What is being asked: Below is the data. Give it again, complete and exact.

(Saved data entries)

────────────────

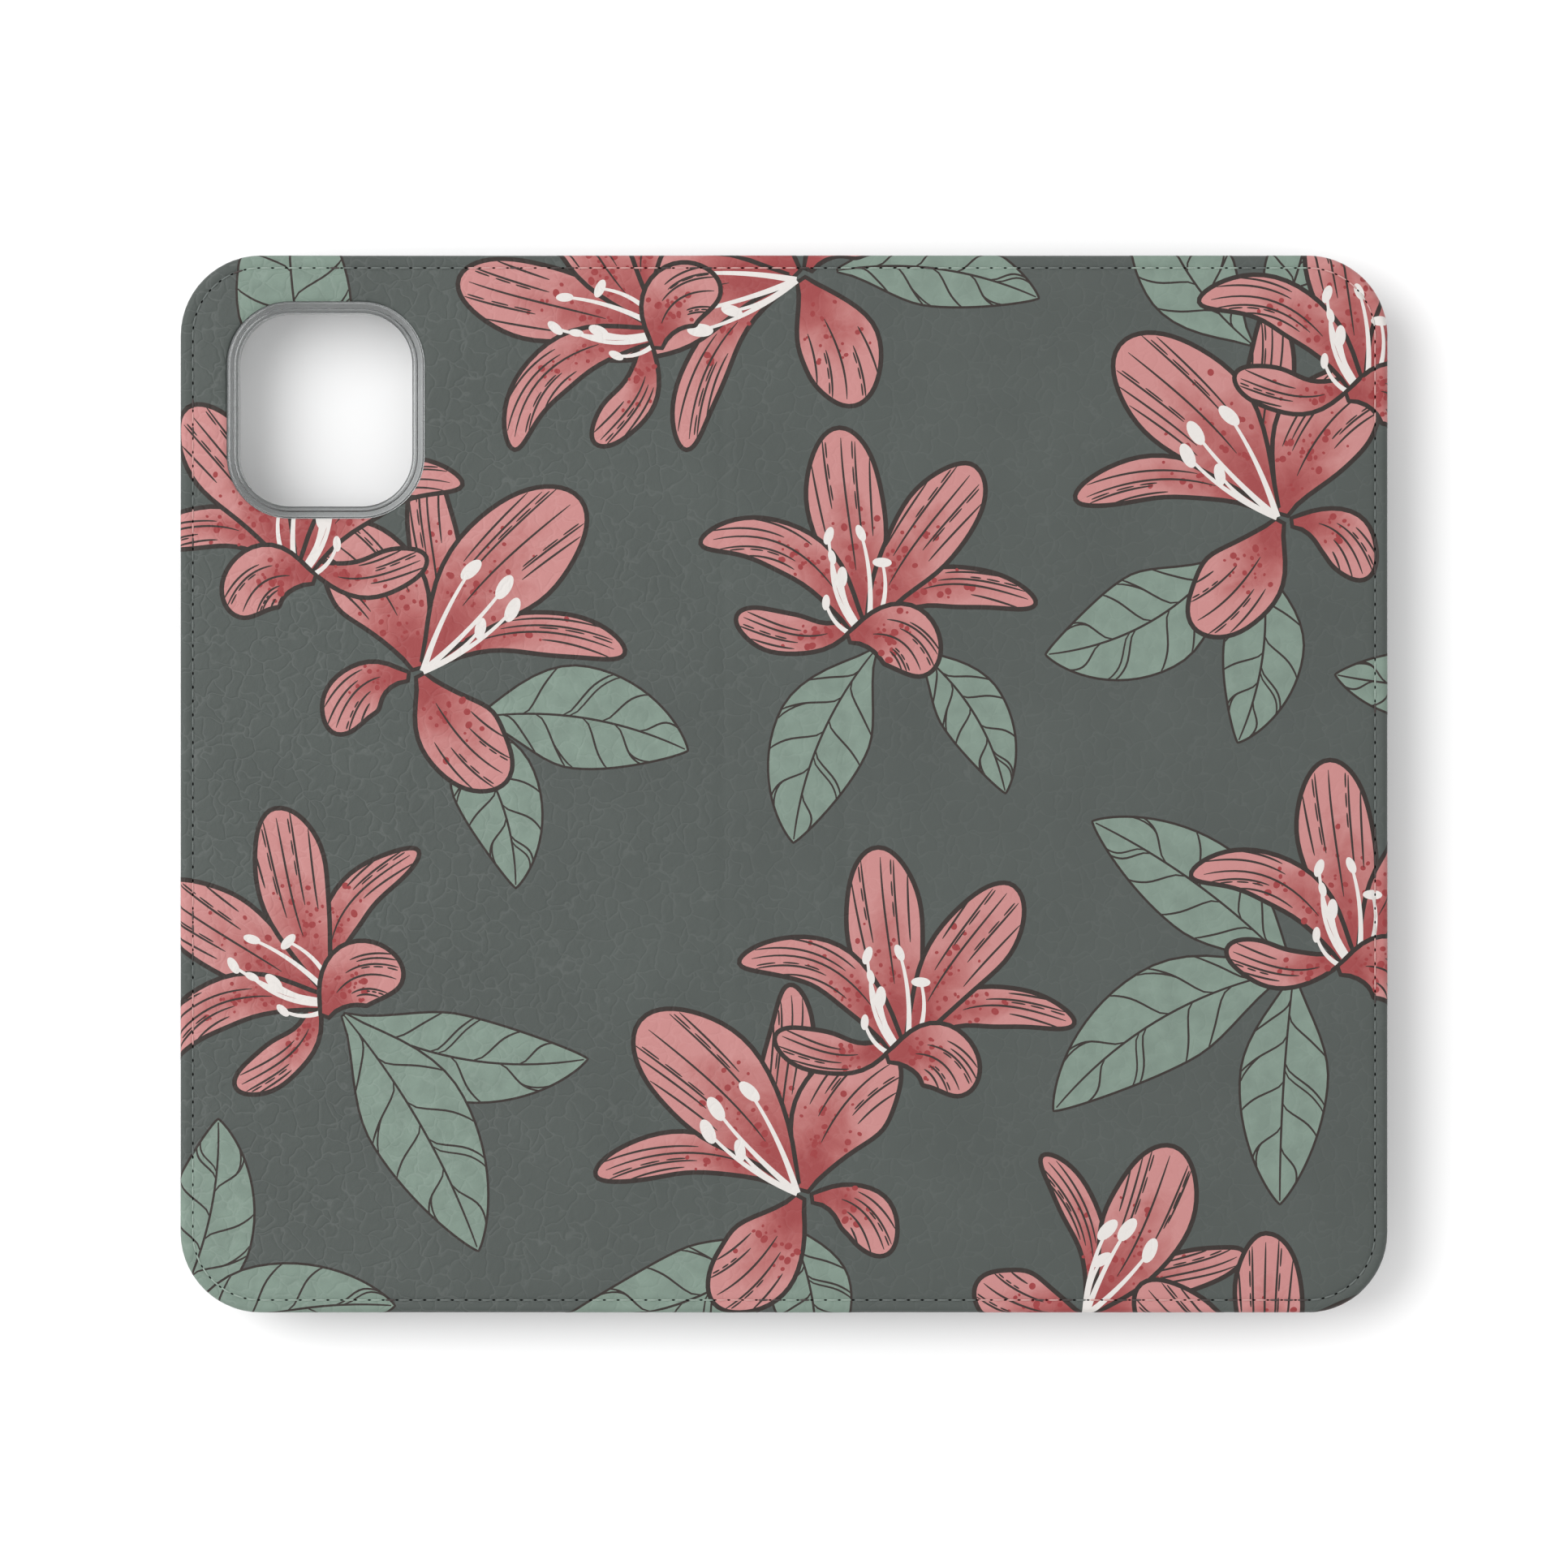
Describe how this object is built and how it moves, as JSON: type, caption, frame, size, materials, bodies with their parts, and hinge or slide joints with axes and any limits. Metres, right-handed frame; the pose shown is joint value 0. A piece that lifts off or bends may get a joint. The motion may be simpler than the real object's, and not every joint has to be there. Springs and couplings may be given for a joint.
{
  "type": "folio phone case",
  "caption": "Folding folio case with a clear phone tray under its back cover, a soft spine and a flap with card and cash pockets.",
  "frame": {"origin": "middle of the case's outline, on the plane that the tray's rim stands on, with the case opened flat and its outside up", "axes": "+X from the back cover across the spine to the front flap, +Y towards the phone's top edge, +Z out of the case's outside face"},
  "size_m": [0.181, 0.1586, 0.0135],
  "materials": {
    "back_skin": "satin, fine pebble grain, printed with a lily and leaf pattern",
    "back_board": "uncoated fibreboard",
    "back_keeper_upper": "thin plated steel",
    "back_keeper_lower": "thin plated steel",
    "back_lining": "short microfibre nap",
    "tray_bond": "soft adhesive sheet",
    "phone_tray": "clear moulded plastic, polished",
    "back_thread": "fine polyester thread",
    "spine_skin": "satin, fine pebble grain, printed with a lily and leaf pattern",
    "spine_board": "uncoated card strip",
    "spine_lining": "short microfibre nap",
    "spine_thread_top": "fine polyester thread",
    "spine_thread_bottom": "fine polyester thread",
    "front_skin": "satin, fine pebble grain, printed with a lily and leaf pattern",
    "front_board": "uncoated fibreboard",
    "flap_magnet_upper": "plated flat magnet",
    "flap_magnet_lower": "plated flat magnet",
    "front_lining": "short microfibre nap",
    "cash_pocket": "satin, fine pebble grain, plain",
    "card_pocket_upper": "satin, fine pebble grain, plain",
    "card_pocket_middle": "satin, fine pebble grain, plain",
    "card_pocket_lower": "satin, fine pebble grain, plain",
    "cash_thread": "fine polyester thread",
    "card_thread": "fine polyester thread",
    "front_thread": "fine polyester thread"
  },
  "bodies": {
    "back_cover": {"back_skin": "back_skin", "back_board": "back_board", "back_keeper_upper": "back_keeper_upper", "back_keeper_lower": "back_keeper_lower", "back_lining": "back_lining", "tray_bond": "tray_bond", "phone_tray": "phone_tray", "back_thread": "back_thread"},
    "spine": {"spine_skin": "spine_skin", "spine_board": "spine_board", "spine_lining": "spine_lining", "spine_thread_top": "spine_thread_top", "spine_thread_bottom": "spine_thread_bottom"},
    "front_flap": {"front_skin": "front_skin", "front_board": "front_board", "flap_magnet_upper": "flap_magnet_upper", "flap_magnet_lower": "flap_magnet_lower", "front_lining": "front_lining", "cash_pocket": "cash_pocket", "card_pocket_upper": "card_pocket_upper", "card_pocket_middle": "card_pocket_middle", "card_pocket_lower": "card_pocket_lower", "cash_thread": "cash_thread", "card_thread": "card_thread", "front_thread": "front_thread"}
  },
  "joints": [
    {"name": "spine_fold", "type": "hinge", "parent": "back_cover", "child": "spine", "pos_m": [-0.0091, 0, 0.01255], "axis": [0, 1, 0], "range_deg": [-90, 90]},
    {"name": "flap_fold", "type": "hinge", "parent": "spine", "child": "front_flap", "pos_m": [0.0091, 0, 0.01255], "axis": [0, 1, 0], "range_deg": [-90, 90]}
  ]
}
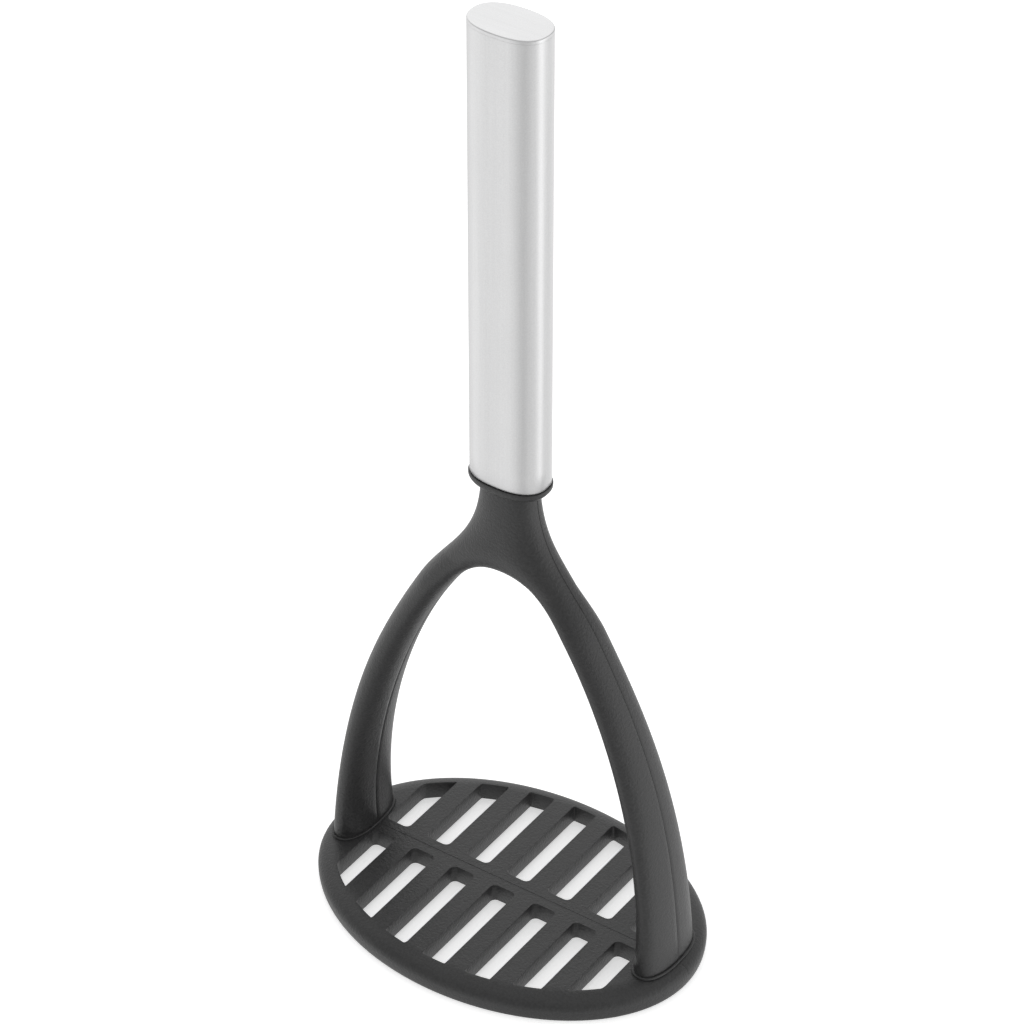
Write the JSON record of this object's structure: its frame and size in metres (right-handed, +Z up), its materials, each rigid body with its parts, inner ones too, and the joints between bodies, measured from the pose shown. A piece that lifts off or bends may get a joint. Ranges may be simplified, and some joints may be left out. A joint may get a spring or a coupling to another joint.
{
  "type": "potato masher",
  "caption": "Free-standing potato masher: slotted oval nylon plate on a forked black carrier, with an oval brushed steel handle tube and a flush steel end cap.",
  "frame": {"origin": "on the floor under the middle of the plate and of the whole object", "axes": "X along the plate's long axis and the handle's wide side, Y along the plate's short axis, Z up along the handle"},
  "size_m": [0.108, 0.0774, 0.26],
  "materials": {
    "plate_nylon": "black, fine grain",
    "yoke_nylon": "black, fine grain",
    "seal_rubber": "matt black",
    "tang_steel": "mill",
    "core_plastic": "moulded",
    "pin_steel": "ground",
    "tube_steel": "satin, brushed along its length",
    "cap_steel": "satin"
  },
  "bodies": {
    "root": {"masher_plate": "plate_nylon", "yoke": "yoke_nylon", "seal_ring": "seal_rubber", "tang_bar": "tang_steel", "handle_core": "core_plastic", "core_pin_lower": "pin_steel", "core_pin_upper": "pin_steel", "handle_tube": "tube_steel", "end_cap": "cap_steel"}
  },
  "joints": []
}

────────────────

Result below:
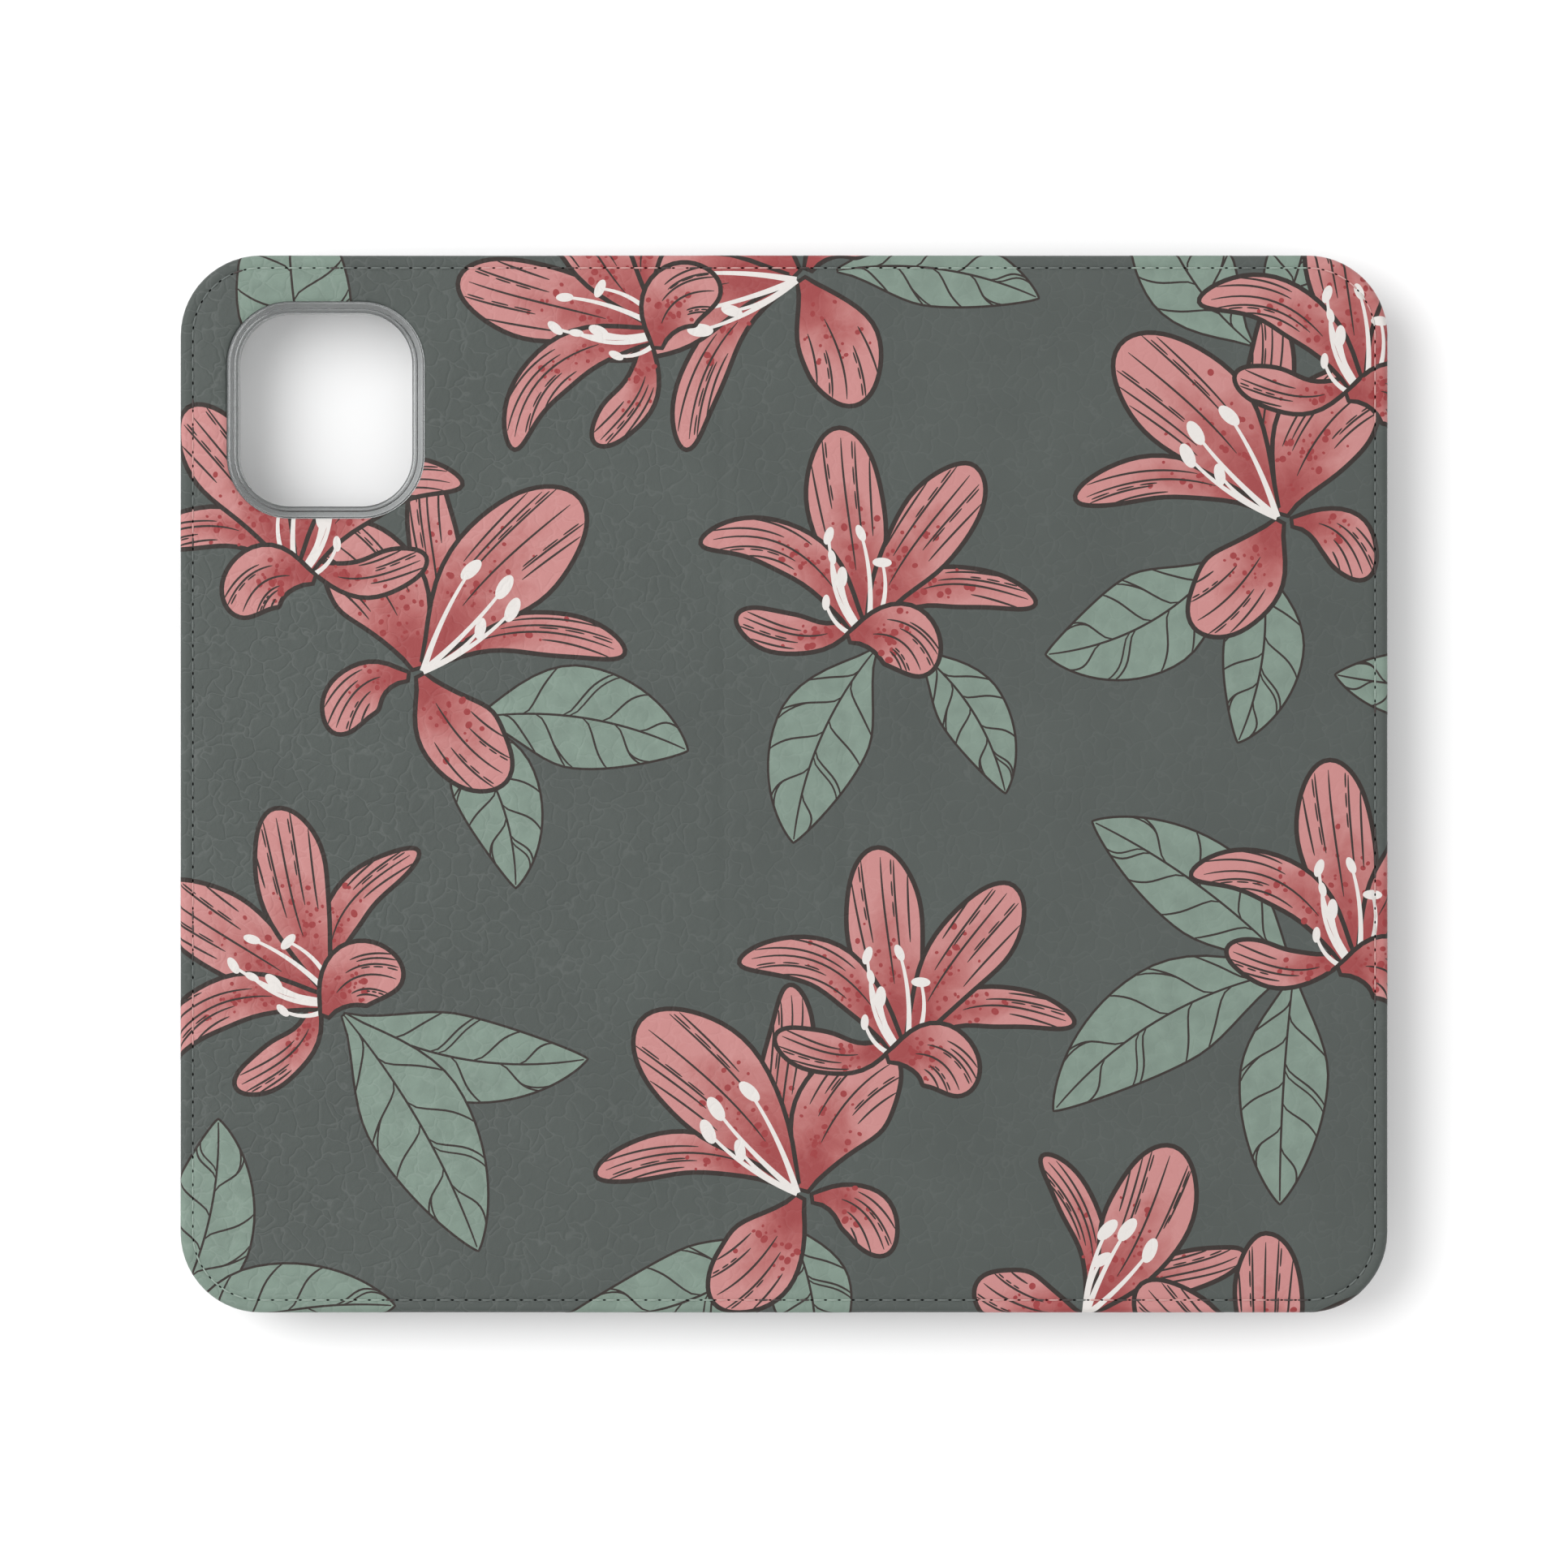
Describe how this object is built and how it moves, as JSON: type, caption, frame, size, materials, bodies with their parts, and hinge or slide joints with axes and any limits. Metres, right-handed frame; the pose shown is joint value 0. A piece that lifts off or bends may get a joint. The motion may be simpler than the real object's, and not every joint has to be there. Springs and couplings may be given for a joint.
{
  "type": "folio phone case",
  "caption": "Folding folio case with a clear phone tray under its back cover, a soft spine and a flap with card and cash pockets.",
  "frame": {"origin": "middle of the case's outline, on the plane that the tray's rim stands on, with the case opened flat and its outside up", "axes": "+X from the back cover across the spine to the front flap, +Y towards the phone's top edge, +Z out of the case's outside face"},
  "size_m": [0.181, 0.1586, 0.0135],
  "materials": {
    "back_skin": "satin, fine pebble grain, printed with a lily and leaf pattern",
    "back_board": "uncoated fibreboard",
    "back_keeper_upper": "thin plated steel",
    "back_keeper_lower": "thin plated steel",
    "back_lining": "short microfibre nap",
    "tray_bond": "soft adhesive sheet",
    "phone_tray": "clear moulded plastic, polished",
    "back_thread": "fine polyester thread",
    "spine_skin": "satin, fine pebble grain, printed with a lily and leaf pattern",
    "spine_board": "uncoated card strip",
    "spine_lining": "short microfibre nap",
    "spine_thread_top": "fine polyester thread",
    "spine_thread_bottom": "fine polyester thread",
    "front_skin": "satin, fine pebble grain, printed with a lily and leaf pattern",
    "front_board": "uncoated fibreboard",
    "flap_magnet_upper": "plated flat magnet",
    "flap_magnet_lower": "plated flat magnet",
    "front_lining": "short microfibre nap",
    "cash_pocket": "satin, fine pebble grain, plain",
    "card_pocket_upper": "satin, fine pebble grain, plain",
    "card_pocket_middle": "satin, fine pebble grain, plain",
    "card_pocket_lower": "satin, fine pebble grain, plain",
    "cash_thread": "fine polyester thread",
    "card_thread": "fine polyester thread",
    "front_thread": "fine polyester thread"
  },
  "bodies": {
    "back_cover": {"back_skin": "back_skin", "back_board": "back_board", "back_keeper_upper": "back_keeper_upper", "back_keeper_lower": "back_keeper_lower", "back_lining": "back_lining", "tray_bond": "tray_bond", "phone_tray": "phone_tray", "back_thread": "back_thread"},
    "spine": {"spine_skin": "spine_skin", "spine_board": "spine_board", "spine_lining": "spine_lining", "spine_thread_top": "spine_thread_top", "spine_thread_bottom": "spine_thread_bottom"},
    "front_flap": {"front_skin": "front_skin", "front_board": "front_board", "flap_magnet_upper": "flap_magnet_upper", "flap_magnet_lower": "flap_magnet_lower", "front_lining": "front_lining", "cash_pocket": "cash_pocket", "card_pocket_upper": "card_pocket_upper", "card_pocket_middle": "card_pocket_middle", "card_pocket_lower": "card_pocket_lower", "cash_thread": "cash_thread", "card_thread": "card_thread", "front_thread": "front_thread"}
  },
  "joints": [
    {"name": "spine_fold", "type": "hinge", "parent": "back_cover", "child": "spine", "pos_m": [-0.0091, 0, 0.01255], "axis": [0, 1, 0], "range_deg": [-90, 90]},
    {"name": "flap_fold", "type": "hinge", "parent": "spine", "child": "front_flap", "pos_m": [0.0091, 0, 0.01255], "axis": [0, 1, 0], "range_deg": [-90, 90]}
  ]
}
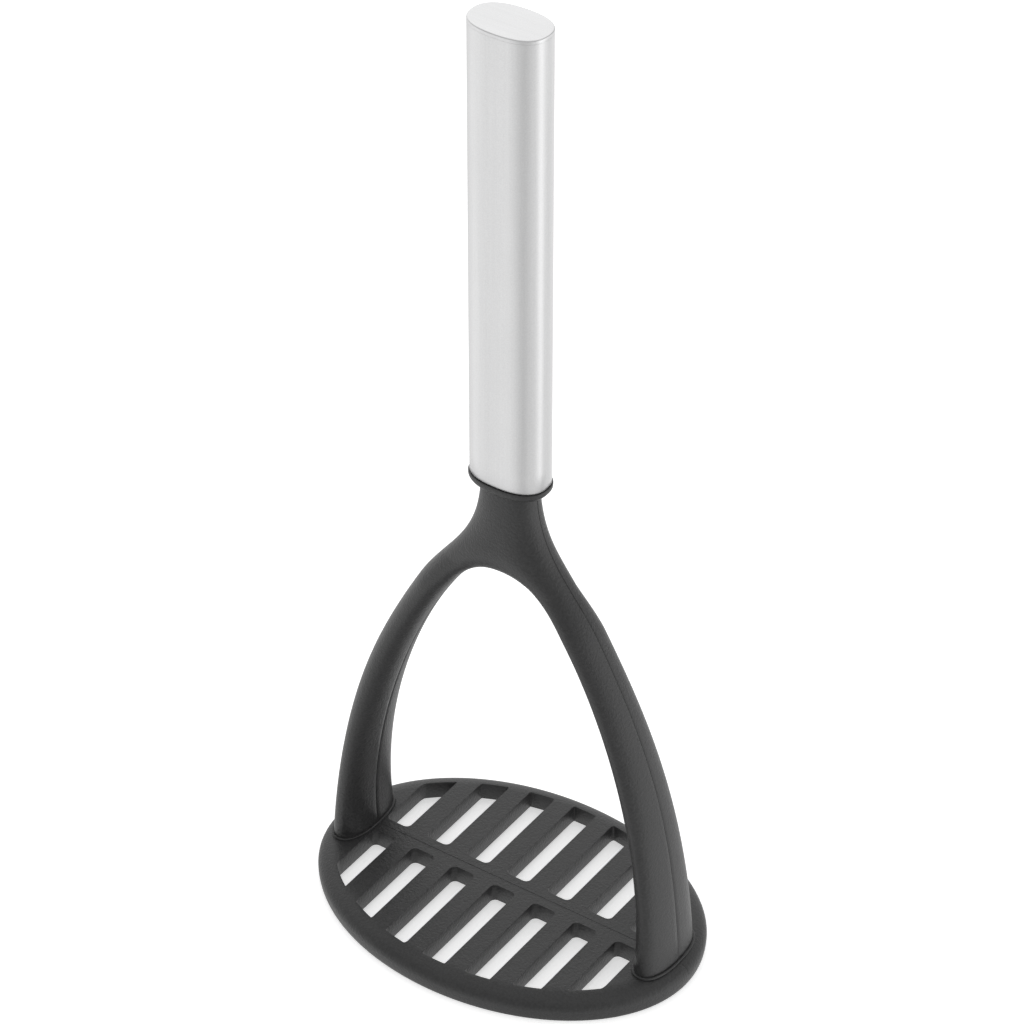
Write the JSON record of this object's structure: its frame and size in metres (right-handed, +Z up), its materials, each rigid body with its parts, inner ones too, and the joints between bodies, measured from the pose shown. A piece that lifts off or bends may get a joint. Ranges may be simplified, and some joints may be left out. A joint may get a spring or a coupling to another joint.
{
  "type": "potato masher",
  "caption": "Free-standing potato masher: slotted oval nylon plate on a forked black carrier, with an oval brushed steel handle tube and a flush steel end cap.",
  "frame": {"origin": "on the floor under the middle of the plate and of the whole object", "axes": "X along the plate's long axis and the handle's wide side, Y along the plate's short axis, Z up along the handle"},
  "size_m": [0.108, 0.0774, 0.26],
  "materials": {
    "plate_nylon": "black, fine grain",
    "yoke_nylon": "black, fine grain",
    "seal_rubber": "matt black",
    "tang_steel": "mill",
    "core_plastic": "moulded",
    "pin_steel": "ground",
    "tube_steel": "satin, brushed along its length",
    "cap_steel": "satin"
  },
  "bodies": {
    "root": {"masher_plate": "plate_nylon", "yoke": "yoke_nylon", "seal_ring": "seal_rubber", "tang_bar": "tang_steel", "handle_core": "core_plastic", "core_pin_lower": "pin_steel", "core_pin_upper": "pin_steel", "handle_tube": "tube_steel", "end_cap": "cap_steel"}
  },
  "joints": []
}